Someone asked me how my blog and newspaper column came to be titled "Bleachers Brew". It's like this, it's an amalgam of sorts of two things: The bleachers area in the stadium/arena where I used to sit when I would watch baseball, football, and basketball games and Miles Davis' great jazz album Bitches Brew. That's how it got culled together. I originally planned on calling it "The View from the Big Chair" that is a nod to Tears For Fear's second album, Songs from the Big Chair. So there.

Wednesday, March 25, 2020

4 sports shows to watch in this time of lockdown

4 sports shows to watch in this time of lockdown
By Rick Olivares

With Covid-19 putting sporting events around the world to stop, the action – at least online – hasn’t stopped heating up.

Here are four worthwhile and hilarious sports shows, documentaries, or even videos to watch in this time of covid-19.

The 2018 FIFA World Cup Film (YouTube)
This was previously only available on Amazon Prime, but on March 21, FIFA uploaded this onto YouTube. This 80-minute film – expertly narrated by British actor Damian Lewis – takes you back to the FIFA World Cup in Russia from two years back.
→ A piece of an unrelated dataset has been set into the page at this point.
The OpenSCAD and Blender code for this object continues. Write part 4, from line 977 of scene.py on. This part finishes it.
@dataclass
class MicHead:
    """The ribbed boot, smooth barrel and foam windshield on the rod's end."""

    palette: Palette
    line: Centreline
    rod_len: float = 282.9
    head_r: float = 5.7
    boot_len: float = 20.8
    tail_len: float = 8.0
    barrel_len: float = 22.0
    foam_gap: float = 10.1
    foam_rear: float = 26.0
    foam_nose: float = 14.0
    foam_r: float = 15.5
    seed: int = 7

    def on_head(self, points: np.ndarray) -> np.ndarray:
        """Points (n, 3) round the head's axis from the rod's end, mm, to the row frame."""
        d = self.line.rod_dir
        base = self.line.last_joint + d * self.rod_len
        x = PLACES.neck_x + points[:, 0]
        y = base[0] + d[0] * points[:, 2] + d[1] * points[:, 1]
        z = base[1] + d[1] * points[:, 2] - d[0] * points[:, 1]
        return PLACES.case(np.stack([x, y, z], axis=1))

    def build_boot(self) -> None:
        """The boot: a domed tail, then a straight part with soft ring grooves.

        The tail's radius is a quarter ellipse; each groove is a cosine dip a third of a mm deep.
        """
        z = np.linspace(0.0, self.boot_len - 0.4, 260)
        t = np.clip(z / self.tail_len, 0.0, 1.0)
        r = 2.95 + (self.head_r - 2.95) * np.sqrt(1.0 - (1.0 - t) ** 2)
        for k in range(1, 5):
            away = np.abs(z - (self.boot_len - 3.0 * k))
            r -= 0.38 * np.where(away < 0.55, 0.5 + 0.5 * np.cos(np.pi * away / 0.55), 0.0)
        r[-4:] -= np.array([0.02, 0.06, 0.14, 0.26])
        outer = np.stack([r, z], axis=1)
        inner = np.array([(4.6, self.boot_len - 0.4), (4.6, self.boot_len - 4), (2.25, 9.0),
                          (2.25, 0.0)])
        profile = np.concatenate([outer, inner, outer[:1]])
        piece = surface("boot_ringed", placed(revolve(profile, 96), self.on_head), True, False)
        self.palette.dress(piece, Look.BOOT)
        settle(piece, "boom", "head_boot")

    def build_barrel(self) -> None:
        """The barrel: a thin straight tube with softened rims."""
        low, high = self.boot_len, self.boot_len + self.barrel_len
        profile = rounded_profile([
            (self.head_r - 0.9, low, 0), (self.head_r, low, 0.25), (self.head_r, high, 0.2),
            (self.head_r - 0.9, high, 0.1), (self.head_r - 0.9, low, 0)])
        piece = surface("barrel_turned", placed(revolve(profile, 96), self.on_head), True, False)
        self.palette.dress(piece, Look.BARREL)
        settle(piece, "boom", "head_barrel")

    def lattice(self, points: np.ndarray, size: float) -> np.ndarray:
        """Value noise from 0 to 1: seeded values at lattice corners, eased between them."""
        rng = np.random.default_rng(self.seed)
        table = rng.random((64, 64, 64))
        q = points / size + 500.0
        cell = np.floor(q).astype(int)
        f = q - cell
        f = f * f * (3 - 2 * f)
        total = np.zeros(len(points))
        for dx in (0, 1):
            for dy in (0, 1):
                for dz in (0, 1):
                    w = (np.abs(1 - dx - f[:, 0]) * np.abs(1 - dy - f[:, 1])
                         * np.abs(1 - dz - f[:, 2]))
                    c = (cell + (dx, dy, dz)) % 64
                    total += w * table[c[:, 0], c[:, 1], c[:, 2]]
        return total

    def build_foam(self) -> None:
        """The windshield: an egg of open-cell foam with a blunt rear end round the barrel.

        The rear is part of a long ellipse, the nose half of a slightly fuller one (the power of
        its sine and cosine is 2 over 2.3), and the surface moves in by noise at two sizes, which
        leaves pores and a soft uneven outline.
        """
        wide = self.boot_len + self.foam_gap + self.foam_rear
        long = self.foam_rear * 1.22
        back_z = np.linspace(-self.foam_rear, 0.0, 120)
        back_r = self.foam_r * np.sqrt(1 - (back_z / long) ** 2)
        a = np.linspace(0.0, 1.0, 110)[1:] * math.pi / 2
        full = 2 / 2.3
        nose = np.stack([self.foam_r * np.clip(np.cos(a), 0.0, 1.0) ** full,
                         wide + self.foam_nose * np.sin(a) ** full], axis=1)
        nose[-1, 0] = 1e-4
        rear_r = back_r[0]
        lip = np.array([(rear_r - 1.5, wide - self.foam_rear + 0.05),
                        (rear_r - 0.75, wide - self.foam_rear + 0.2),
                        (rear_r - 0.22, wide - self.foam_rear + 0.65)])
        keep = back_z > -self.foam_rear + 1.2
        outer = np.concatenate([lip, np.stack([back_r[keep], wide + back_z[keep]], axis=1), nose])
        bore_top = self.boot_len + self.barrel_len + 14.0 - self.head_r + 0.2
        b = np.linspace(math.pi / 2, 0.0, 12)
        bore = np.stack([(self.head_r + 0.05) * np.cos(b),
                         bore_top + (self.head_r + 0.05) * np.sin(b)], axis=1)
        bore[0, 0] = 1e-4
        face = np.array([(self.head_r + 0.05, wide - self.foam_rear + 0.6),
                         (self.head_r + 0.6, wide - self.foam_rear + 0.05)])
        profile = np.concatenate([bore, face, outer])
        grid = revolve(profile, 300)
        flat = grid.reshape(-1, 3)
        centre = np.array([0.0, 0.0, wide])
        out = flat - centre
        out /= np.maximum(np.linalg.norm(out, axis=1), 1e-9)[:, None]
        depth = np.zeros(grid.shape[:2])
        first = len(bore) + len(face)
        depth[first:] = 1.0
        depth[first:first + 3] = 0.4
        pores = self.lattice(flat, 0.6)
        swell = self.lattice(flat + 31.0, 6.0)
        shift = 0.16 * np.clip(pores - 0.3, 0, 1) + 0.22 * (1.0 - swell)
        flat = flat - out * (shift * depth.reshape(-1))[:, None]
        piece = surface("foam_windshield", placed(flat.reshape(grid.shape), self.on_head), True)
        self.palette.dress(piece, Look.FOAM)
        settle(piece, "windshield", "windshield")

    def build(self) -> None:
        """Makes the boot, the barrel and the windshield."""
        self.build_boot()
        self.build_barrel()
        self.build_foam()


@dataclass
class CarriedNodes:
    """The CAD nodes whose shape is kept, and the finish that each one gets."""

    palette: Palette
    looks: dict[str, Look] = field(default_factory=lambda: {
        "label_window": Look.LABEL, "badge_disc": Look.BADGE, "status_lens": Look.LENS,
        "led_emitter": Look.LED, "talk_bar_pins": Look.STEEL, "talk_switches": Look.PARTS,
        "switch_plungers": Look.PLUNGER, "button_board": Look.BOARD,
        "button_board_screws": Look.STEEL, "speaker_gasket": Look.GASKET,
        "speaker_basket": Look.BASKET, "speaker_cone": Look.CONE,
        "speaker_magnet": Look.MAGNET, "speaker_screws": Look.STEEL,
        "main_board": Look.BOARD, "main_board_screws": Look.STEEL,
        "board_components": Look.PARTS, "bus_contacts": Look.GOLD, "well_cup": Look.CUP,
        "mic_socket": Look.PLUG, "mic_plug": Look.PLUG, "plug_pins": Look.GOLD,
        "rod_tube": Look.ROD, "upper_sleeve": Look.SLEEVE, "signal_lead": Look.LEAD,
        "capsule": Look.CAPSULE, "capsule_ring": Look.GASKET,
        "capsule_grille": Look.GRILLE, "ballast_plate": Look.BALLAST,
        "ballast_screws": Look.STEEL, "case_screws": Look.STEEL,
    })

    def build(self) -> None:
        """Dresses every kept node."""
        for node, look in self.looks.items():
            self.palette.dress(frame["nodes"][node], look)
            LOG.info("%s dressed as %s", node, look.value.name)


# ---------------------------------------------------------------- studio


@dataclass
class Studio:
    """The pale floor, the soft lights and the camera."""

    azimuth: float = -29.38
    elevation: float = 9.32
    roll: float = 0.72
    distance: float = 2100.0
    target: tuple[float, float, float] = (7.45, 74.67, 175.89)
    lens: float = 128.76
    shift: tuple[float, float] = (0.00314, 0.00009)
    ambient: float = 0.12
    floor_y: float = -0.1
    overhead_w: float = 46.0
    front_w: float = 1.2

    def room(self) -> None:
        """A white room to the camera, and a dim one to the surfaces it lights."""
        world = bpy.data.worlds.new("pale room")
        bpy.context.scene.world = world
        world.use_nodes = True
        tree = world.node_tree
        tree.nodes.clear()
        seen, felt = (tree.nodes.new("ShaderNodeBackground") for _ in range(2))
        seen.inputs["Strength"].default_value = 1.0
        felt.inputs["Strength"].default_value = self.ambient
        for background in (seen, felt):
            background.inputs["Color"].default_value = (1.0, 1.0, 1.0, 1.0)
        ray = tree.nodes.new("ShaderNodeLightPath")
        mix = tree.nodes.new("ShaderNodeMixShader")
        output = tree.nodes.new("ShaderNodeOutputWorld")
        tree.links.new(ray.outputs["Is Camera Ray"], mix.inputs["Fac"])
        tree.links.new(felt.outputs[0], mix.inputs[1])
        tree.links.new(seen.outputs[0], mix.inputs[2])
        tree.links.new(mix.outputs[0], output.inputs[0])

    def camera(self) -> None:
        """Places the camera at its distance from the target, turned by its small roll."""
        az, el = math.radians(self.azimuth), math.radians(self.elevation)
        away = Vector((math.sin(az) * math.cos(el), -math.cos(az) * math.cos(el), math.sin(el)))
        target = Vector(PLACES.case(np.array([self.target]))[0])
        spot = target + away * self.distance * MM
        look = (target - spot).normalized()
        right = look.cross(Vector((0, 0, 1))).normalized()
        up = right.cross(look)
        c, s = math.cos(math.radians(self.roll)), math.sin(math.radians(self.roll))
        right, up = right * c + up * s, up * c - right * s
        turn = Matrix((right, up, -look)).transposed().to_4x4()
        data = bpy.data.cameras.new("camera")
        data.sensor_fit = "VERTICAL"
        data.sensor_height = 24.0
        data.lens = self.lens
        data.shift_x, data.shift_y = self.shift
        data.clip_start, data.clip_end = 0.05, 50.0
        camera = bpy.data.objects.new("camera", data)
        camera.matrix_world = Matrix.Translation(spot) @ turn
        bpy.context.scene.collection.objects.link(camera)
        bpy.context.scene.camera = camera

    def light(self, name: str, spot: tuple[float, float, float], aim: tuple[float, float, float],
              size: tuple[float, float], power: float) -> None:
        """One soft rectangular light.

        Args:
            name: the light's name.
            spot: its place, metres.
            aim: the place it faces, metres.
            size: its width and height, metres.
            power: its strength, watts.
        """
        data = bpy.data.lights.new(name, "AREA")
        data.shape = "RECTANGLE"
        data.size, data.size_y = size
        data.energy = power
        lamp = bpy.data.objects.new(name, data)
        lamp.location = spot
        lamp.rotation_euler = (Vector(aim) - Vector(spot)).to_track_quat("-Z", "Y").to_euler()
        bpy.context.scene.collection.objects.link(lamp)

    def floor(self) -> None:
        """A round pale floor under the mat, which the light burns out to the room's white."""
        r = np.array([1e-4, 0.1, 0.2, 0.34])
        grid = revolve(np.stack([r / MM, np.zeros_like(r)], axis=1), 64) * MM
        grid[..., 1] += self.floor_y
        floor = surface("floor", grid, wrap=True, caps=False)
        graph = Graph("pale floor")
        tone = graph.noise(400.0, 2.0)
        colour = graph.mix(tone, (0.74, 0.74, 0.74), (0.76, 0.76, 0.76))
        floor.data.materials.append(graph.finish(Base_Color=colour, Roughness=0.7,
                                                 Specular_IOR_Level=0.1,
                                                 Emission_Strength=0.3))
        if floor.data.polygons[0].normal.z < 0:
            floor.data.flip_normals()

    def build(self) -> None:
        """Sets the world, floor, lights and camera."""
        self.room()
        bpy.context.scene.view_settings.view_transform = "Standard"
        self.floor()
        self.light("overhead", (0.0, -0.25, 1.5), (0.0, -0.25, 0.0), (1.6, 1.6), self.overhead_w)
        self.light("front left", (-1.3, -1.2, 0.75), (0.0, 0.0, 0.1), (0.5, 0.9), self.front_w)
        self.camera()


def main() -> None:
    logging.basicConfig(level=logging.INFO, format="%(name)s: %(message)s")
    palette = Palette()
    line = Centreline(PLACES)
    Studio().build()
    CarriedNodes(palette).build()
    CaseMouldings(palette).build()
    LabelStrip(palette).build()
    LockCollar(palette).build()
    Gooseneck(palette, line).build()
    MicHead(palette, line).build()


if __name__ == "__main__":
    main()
What I have loved about the FIFA World Cup films since I began watching them over a decade ago is they use footage from their own cameras and not the television cameras on hand. So what you get a more intimate, close up, and behind-the-scenes shots using high definition cameras. You miss out on the expansive shots of the goals such as France’s Benjamin Pavard’s wicked rifle of a shot that was one of the tournament’s best.  But having said that, there are other venues to watch those.
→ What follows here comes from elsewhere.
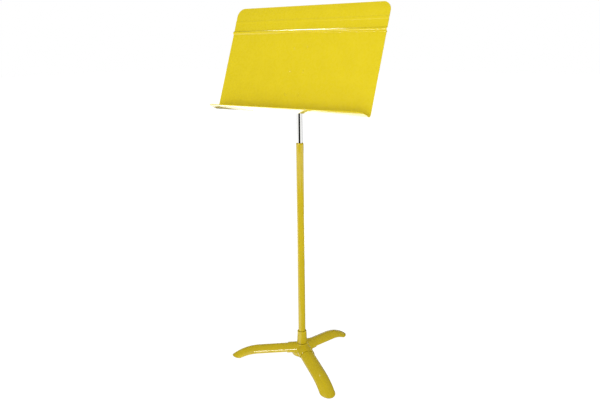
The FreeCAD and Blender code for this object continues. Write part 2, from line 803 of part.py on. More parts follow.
def make_bracket():
    """The channel bracket: a web against the panel, and two ears that carry the pivot bolt."""
    body = new_body("desk_bracket")
    low = "(Size.rivet_first - Size.bracket_margin)"
    high = "(Size.rivet_first + 2 * Size.rivet_pitch + Size.bracket_margin)"
    lip = f"({DESK_BACK} + Size.bracket_lip)"
    tip = f"({DESK_BACK} + Size.bracket_depth)"
    ear_low = "(Size.pivot_up_desk - Size.ear_half_height)"
    ear_high = "(Size.pivot_up_desk + Size.ear_half_height)"
    side = outline(
        body,
        "side",
        "YZ_Plane",
        [(DESK_BACK, low), (lip, low), (tip, ear_low), (tip, ear_high), (lip, high), (DESK_BACK, high)],
    )
    pad(body, side, f"2 * {EAR_OUTSIDE}")
    tip_place = number_of(tip)
    lip_place = number_of(lip)
    fillet(body, "ears", "Size.ear_corner", ACROSS, lambda end: near(end.y, tip_place) or near(end.y, lip_place))
    inside = outline(
        body,
        "inside",
        "XY_Plane",
        [
            (f"-{EAR_INSIDE}", WEB_BACK),
            (EAR_INSIDE, WEB_BACK),
            (EAR_INSIDE, f"{tip} + 1"),
            (f"-{EAR_INSIDE}", f"{tip} + 1"),
        ],
    )
    pocket(body, inside, f"3 * {high}")
    holes = circles(body, "holes", "XZ_Plane", RIVET_SPOTS, "Size.rivet_shank / 2 + Size.still_fit")
    pocket(body, holes, f"4 * {WEB_BACK}")
    bore = circles(
        body, "bore", "YZ_Plane", [("Size.pivot_behind_desk", "Size.pivot_up_desk")], f"{BOLT} + Size.still_fit"
    )
    pocket(body, bore, f"3 * {EAR_OUTSIDE}")
    body.setExpression("Placement", DESK_FRAME)
    return body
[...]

The FIFA films are minimalist in its script writing. Lewis keeps an even keep and very coolly describes the action. And for the most part, he allows the footage to say it all. The footage is a joy to watch.
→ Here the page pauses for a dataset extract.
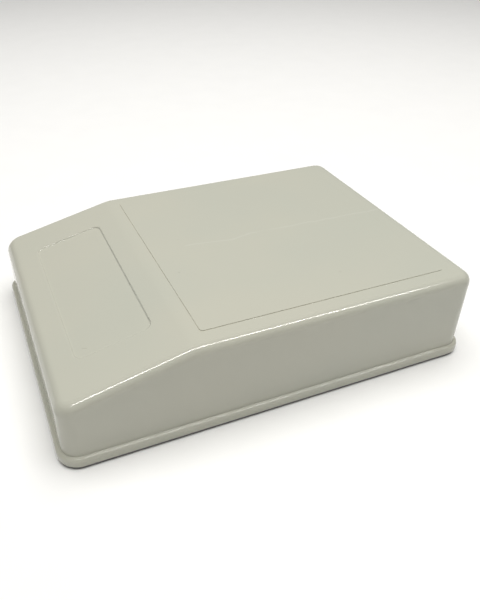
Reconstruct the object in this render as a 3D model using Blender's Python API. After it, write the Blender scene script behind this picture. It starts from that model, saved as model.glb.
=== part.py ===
"""Enclosed five-element Yagi antenna: a moulded radome cover over a base plate that
carries the boom, the elements, the feed and the rear connector.

Metres, +Z up. The origin is on the underside, at the middle of the rim's footprint.
+X is the way the antenna points, towards the low end of the cover; the connector is at -X.
"""
import math

import bmesh
import bpy
from mathutils import Vector

# ---- Driving dimensions of the cover ----
LENGTH = 0.2732              # over the bead at the rim
WIDTH = 0.200                # over the bead at the rim
HEIGHT = 0.0602              # underside to the flat top
FRONT_HEIGHT = 0.0408        # height of the slope where it would meet the front of the bead
SLOPE_LENGTH = 0.0815        # front of the bead back to the crease
CORNER_RADIUS = 0.0131       # bead, seen from above
CORNER_STEPS = 6             # flats round each corner of the rim
BEAD_PROUD = 0.0027
BEAD_TOP = 0.0073
BEAD_ROUNDING = 0.0022
DRAFT = 0.018                # how far a wall leans in for each unit of height
TOP_FILLET = 0.0062
WALL = 0.0025
ROOF = 0.0028
ROOF_RIB_DEPTH = 0.004
ROOF_RIB_WIDTH = 0.0016
ROOF_RIB_COUNT = 3
ROOF_RIB_SIDE_MARGIN = 0.020
PANEL_BEHIND_CREASE = 0.0066
PANEL_REAR_MARGIN = 0.0198
PANEL_SIDE_MARGIN = 0.0174
PANEL_CORNER = 0.0022
PANEL_RISE = 0.0004
RECESS_FRONT_MARGIN = 0.0216
RECESS_CREASE_MARGIN = 0.0149
RECESS_SIDE_MARGIN = 0.0364
RECESS_CORNER = 0.0055
RECESS_DEPTH = 0.0009

# ---- Base plate and the joint between it and the cover ----
GAP = 0.0003                 # left between touching pieces
FLANGE_THICKNESS = 0.0015
FLANGE_INSET = 0.0008        # behind the face of the bead
FLOOR_TOP = 0.004
FLOOR_CLEARANCE = 0.0004     # floor and upstand to the inside of the cover
UPSTAND_TOP = 0.010
UPSTAND_THICKNESS = 0.002
GROOVE_INSET = 0.0018
GROOVE_WIDTH = 0.0022
GROOVE_DEPTH = 0.0014
BOSS_INSET = 0.010           # screw bosses of the cover, behind the face of the bead
BOSS_RADIUS = 0.004
BOSS_HEIGHT = 0.024
BOSS_WEB = 0.0024
SCREW_END_MARGIN = 0.022
POCKET_DEPTH = 0.0015
POCKET_CORNER = 0.004
POCKET_MARGIN = 0.020
POCKET_RIB = 0.006
MAST_PAD_LENGTH = 0.092
MAST_PAD_WIDTH = 0.084
MAST_PITCH = 0.060
MAST_BOSS_RADIUS = 0.0068
MAST_BOSS_TOP = 0.0130
INSERT_RADIUS = 0.004
INSERT_BORE = 0.0026
INSERT_LENGTH = 0.0095
VENT_RADIUS = 0.004
VENT_FLANGE_RADIUS = 0.006
VENT_FLANGE_THICKNESS = 0.0012
VENT_REAR_MARGIN = 0.040
VENT_SIDE_OFFSET = 0.055

# ---- Screws driven from below ----
SCREW_RADIUS = 0.0015
SCREW_HEAD_RADIUS = 0.003
SCREW_HEAD_HEIGHT = 0.0016
SCREW_LENGTH = 0.0105
COUNTERBORE_RADIUS = 0.0036
COUNTERBORE_DEPTH = 0.0021
HOLE_CLEARANCE = 0.0003      # on a screw's radius

# ---- Boom, elements and feed ----
BOOM_SIDE = 0.014
BOOM_WALL = 0.0014
BOOM_FRONT_MARGIN = 0.014
BOOM_REAR_MARGIN = 0.0292
BOOM_SLOPE_CLEARANCE = 0.0028
CAP_HEAD = 0.0018
CAP_PLUG = 0.006
ELEMENT_DIAMETER = 0.005
ELEMENT_SIDE_CLEARANCE = 0.0102
DRIVEN_SHORTER = 0.010       # each element is this much shorter than the one behind it
DIRECTOR_1_SHORTER = 0.008
DIRECTOR_2_SHORTER = 0.004
DIRECTOR_3_SHORTER = 0.004
REFLECTOR_FROM_BOOM_END = 0.012
DRIVEN_SPACING = 0.046
DIRECTOR_1_SPACING = 0.040
DIRECTOR_3_FROM_BOOM_END = 0.014
BUSH_WALL = 0.0012
BUSH_SLEEVE = 0.003
BUSH_FLANGE = 0.0014
BUSH_FLANGE_EXTRA = 0.0018
DIPOLE_LOOP_RADIUS = 0.008
DIPOLE_FEED_GAP = 0.012
PIN_RADIUS = 0.0014          # small screws on the boom
PIN_HEAD_RADIUS = 0.0027
PIN_HEAD_HEIGHT = 0.0018
SUPPORT_LENGTH = 0.020
SUPPORT_CHEEK = 0.0022
SUPPORT_CHEEK_HEIGHT = 0.007
SUPPORT_SCREW_PITCH = 0.011
SUPPORT_SCREW_HOLD = 0.005
SUPPORT_LUG_CLEARANCE = 0.0008   # rear boom screw's head to the feed box's lug
FEED_BOX_LENGTH = 0.034
FEED_BOX_WIDTH = 0.032
FEED_BOX_HEIGHT = 0.0116
FEED_BOX_WALL = 0.002
FEED_BOX_LUG = 0.008
FEED_LID_THICKNESS = 0.0015
CEILING_CLEARANCE = 0.006    # feed box lid to the inside of the roof
BALUN_LENGTH = 0.022
BALUN_WIDTH = 0.014
BALUN_THICKNESS = 0.0014
DIPOLE_ABOVE_BOARD = 0.0012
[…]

Lewis, who came to international fame for his role in the HBO series Band of Brothers has been in demand for documentary narration. You might want to view his documentaries such as Hang Tough, that tells of the monument to Dick Winters, who the former portrayed in Band of Brothers, as a statue of his is unveiled in Normandy, France, and Keep On Running: 50 Years of Island Records. 

F1 Drive to Survive Season 2 (Netflix)
As a fan of Formula 1 racing, this series (including Season One) is a Godsend. It brings to life the competition as it tells all the intoxicating subplots of the various drivers, managers, and teams and their owners of an entire racing season in 10 episodes (for each season). I’ve watched F1 from the stands in Singapore and that’s from a distance. This brings you up close and you understand a lot more. 

Season 2 finds Mercedes and Ferrari finally allowing the Netflix cameras inside their headquarters, paddocks, and more (they must have seen the effect on the other teams in Season One). To finally have the world’s best driver in Lewis Hamilton and Sebastien Vettel in the spotlight is a huge treat for race fans. 

Even behind the scenes, nothing slows down in F1 Drive to Survive.

The English Game (Netflix)
This six-part series tells the story of Scottish footballer Fergus Suter who moves to England. Created by Downton Abbey’s Julian Fellowes, he mixes reality with plots perhaps created to push the story forward and make it more interesting. While I am not particularly crazy about these, I understand. Otherwise, it would have been a little boring because not everyone’s life is eventful. 

So take it like you did with Escape to Victory (that 1980s football film starring Sylvester Stallone, Max Von Sydow, Michael Caine, and Pele as well as professional footballers Bobby Moore, Osvaldo Ardilles, Mike Summerbee, Werner Roth, and others. It’s set in a real time, but kind of fictional.  

Icarus (Netflix)
One of the most powerful sports films ever. This film helped bring about the suspension of Russian athletes for their doping program. How Russia was able to participate in the last Olympics – short-handed though – I have no idea. It is sad to see the world’s sports authorities bow down to Russia (and they even haven’t touched China yet). 

But cyclist and filmmaker Bryan Fogel starts out what seems to be cycling’s version of Super-Size me when he becomes friends with Russian Grigory Rodchenkov who is the director of Moscow’s anti-doping center. Rodchenkov teaches him all the tricks of doping which is a surprise. But even more telling is that he goes on record to say that many Russian athletes cheat. After the World Anti-Doping Association comes out with a report on state-sponsored cheating, Rodchenkov departs for the USA where all of a sudden, his simple project with Fogel becomes a gold mine investigative reporting. 

You simply cannot make up these things. It’s riveting.